Thirty-ish Jacqueline M. Pane has close friends with whom she shares a strong bond, a domineeringly frightful mother who feeds her daughter's numbing insecurity, a brother who lazily enjoys being "the good one," a distant father, and a stepmother who is almost her age.

Again, readers of this very popular genre will be able to effectively cite parallel's to Helen Fielding's iconic and lively Brit. Jackie's father is passive, her mother is unsupportive and Jackie herself finds herself succumbing to a cad.

While "Does My Bum Look Big In This?" certainly has moments of genuine humor, the problem with the book and it is, indeed a profound one -- is that the lead character is so obviously dense, it is incredibly irritating for the reader. There comes a point midway through the novel where, frankly, it takes restraint not to call Jackie stupid right out loud and to not abandon the book altogether.

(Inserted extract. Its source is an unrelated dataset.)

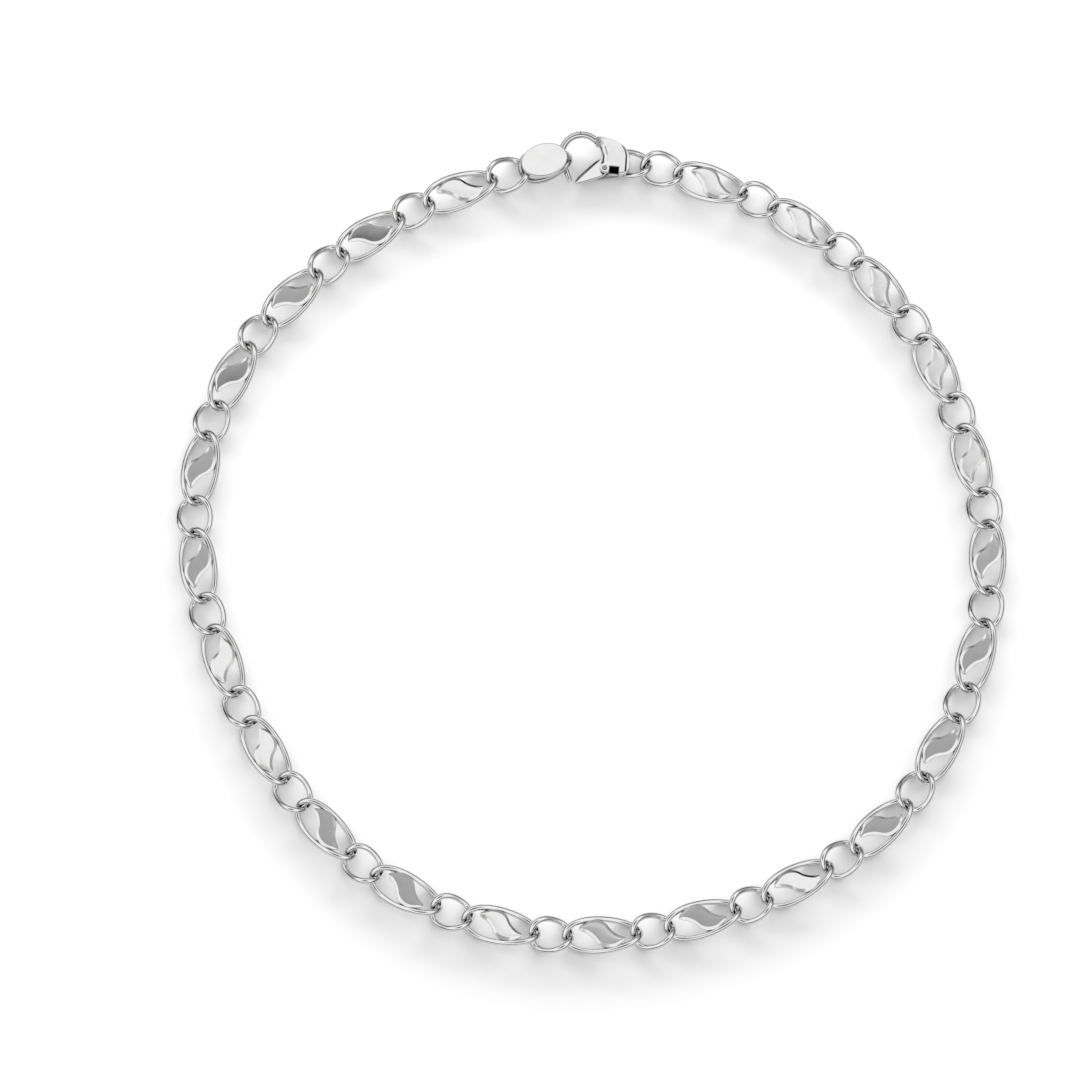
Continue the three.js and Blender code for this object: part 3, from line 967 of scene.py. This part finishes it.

Certainly, there are those who are going to find a character self conscious of her look easy to relate to. There are elements to the story giving a guy who doesn't deserve it more credit than he deserves and not realizing the prize in front of her that many can cringingly recall in their past. Weir's inherent sense of humor does make appearances. One can imagine that in play format, with Weir at the helm, "Does This Make My Bum Look Big?" would undoubtedly be successful. As a novel and as a character to embrace, however, it leaves the reader wanting.